— start —

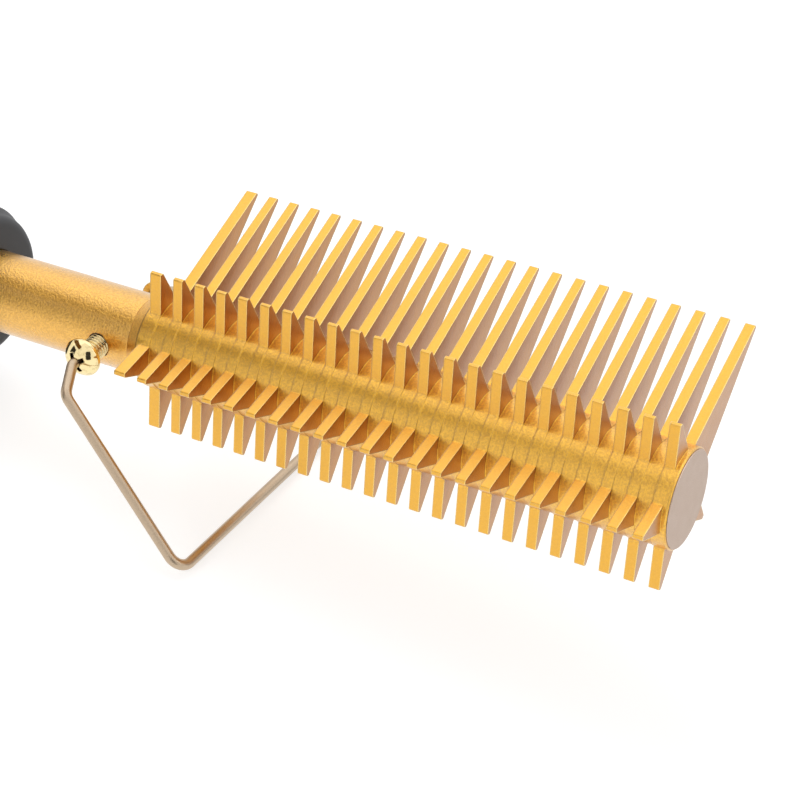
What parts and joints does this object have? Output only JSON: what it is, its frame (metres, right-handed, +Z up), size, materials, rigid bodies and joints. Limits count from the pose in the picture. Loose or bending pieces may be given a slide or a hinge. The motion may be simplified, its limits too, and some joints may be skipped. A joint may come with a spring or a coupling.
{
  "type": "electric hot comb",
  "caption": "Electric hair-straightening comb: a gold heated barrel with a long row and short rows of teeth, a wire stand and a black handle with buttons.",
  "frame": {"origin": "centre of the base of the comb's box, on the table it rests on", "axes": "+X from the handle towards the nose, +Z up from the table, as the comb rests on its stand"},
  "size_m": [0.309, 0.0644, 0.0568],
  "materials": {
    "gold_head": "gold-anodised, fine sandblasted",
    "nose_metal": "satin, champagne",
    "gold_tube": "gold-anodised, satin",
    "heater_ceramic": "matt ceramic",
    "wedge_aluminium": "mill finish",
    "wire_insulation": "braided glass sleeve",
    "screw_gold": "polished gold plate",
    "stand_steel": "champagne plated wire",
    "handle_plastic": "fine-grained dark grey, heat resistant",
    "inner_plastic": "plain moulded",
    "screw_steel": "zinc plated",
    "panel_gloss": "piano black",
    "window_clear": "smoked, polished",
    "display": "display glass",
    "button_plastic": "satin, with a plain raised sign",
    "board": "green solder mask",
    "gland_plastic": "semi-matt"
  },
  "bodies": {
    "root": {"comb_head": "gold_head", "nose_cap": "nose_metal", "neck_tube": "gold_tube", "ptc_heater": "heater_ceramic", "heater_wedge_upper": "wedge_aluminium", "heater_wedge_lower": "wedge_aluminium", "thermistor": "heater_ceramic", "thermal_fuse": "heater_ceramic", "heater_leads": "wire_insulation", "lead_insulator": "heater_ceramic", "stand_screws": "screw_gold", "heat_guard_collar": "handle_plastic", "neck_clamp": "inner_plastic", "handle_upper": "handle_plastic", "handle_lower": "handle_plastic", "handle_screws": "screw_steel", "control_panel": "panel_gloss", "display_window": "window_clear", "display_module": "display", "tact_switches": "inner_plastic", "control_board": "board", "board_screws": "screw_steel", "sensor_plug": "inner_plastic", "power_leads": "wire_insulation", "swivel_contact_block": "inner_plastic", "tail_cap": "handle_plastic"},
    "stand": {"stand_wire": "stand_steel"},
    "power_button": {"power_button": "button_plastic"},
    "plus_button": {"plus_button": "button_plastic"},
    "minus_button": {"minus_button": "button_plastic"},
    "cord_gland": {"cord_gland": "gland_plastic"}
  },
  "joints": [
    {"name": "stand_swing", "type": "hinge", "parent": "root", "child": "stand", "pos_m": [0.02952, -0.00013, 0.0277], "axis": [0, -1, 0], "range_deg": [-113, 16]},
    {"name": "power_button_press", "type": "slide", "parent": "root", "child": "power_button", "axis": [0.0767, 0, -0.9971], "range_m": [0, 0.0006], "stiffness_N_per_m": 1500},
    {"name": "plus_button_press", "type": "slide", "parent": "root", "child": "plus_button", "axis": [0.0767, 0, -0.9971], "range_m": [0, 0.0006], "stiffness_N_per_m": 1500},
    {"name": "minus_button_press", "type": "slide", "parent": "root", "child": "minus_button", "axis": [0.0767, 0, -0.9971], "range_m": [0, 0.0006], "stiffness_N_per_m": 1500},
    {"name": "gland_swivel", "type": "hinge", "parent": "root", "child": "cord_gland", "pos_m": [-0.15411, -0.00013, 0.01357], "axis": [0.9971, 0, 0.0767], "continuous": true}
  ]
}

— end —
— start —

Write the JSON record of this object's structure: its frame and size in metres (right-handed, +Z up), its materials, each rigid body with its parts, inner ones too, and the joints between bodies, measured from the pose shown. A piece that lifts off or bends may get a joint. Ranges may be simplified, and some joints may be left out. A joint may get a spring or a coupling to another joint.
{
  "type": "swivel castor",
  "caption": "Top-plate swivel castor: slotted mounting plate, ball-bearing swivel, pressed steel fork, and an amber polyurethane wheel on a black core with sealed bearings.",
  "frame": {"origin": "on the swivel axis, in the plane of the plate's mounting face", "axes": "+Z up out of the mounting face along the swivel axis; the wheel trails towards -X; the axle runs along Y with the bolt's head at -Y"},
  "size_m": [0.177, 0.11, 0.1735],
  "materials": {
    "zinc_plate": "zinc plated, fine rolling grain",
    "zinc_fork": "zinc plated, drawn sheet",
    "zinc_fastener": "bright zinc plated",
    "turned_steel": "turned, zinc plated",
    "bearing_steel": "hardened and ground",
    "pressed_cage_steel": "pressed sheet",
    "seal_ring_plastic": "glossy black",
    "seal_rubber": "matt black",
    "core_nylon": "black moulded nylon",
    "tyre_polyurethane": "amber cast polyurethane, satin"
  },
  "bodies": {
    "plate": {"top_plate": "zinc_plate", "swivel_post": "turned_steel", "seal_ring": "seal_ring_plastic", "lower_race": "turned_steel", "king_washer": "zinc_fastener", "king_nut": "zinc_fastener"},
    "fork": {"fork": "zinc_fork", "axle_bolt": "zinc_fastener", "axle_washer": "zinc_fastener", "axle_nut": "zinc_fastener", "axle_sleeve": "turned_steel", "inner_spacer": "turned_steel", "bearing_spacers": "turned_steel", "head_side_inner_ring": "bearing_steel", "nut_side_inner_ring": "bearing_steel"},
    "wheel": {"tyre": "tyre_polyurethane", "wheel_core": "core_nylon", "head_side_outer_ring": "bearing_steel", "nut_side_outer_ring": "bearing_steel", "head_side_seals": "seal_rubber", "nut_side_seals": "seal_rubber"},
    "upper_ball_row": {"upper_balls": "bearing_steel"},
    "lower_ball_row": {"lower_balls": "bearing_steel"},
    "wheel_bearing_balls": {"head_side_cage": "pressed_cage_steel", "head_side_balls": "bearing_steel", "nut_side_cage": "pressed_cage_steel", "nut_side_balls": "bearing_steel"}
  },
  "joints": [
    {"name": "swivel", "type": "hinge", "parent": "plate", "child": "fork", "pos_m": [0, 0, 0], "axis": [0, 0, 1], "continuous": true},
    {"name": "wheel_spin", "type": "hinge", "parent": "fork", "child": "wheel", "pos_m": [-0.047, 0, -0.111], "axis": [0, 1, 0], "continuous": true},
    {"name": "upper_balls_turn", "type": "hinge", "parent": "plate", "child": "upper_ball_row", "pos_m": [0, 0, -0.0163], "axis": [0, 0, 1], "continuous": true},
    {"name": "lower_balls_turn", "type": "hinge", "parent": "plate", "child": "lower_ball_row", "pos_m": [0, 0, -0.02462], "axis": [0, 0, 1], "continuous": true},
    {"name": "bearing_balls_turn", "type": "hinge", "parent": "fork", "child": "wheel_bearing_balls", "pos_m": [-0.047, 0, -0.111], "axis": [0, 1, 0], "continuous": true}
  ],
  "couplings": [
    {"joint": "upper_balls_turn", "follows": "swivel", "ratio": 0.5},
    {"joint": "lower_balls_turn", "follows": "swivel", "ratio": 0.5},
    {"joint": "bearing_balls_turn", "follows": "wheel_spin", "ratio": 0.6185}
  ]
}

— end —

Short problem:
Pull out all lines in the data above that include "from".

Exercise output:
What parts and joints does this object have? Output only JSON: what it is, its frame (metres, right-handed, +Z up), size, materials, rigid bodies and joints. Limits count from the pose in the picture. Loose or bending pieces may be given a slide or a hinge. The motion may be simplified, its limits too, and some joints may be skipped. A joint may come with a spring or a coupling.
  "frame": {"origin": "centre of the base of the comb's box, on the table it rests on", "axes": "+X from the handle towards the nose, +Z up from the table, as the comb rests on its stand"},
Write the JSON record of this object's structure: its frame and size in metres (right-handed, +Z up), its materials, each rigid body with its parts, inner ones too, and the joints between bodies, measured from the pose shown. A piece that lifts off or bends may get a joint. Ranges may be simplified, and some joints may be left out. A joint may get a spring or a coupling to another joint.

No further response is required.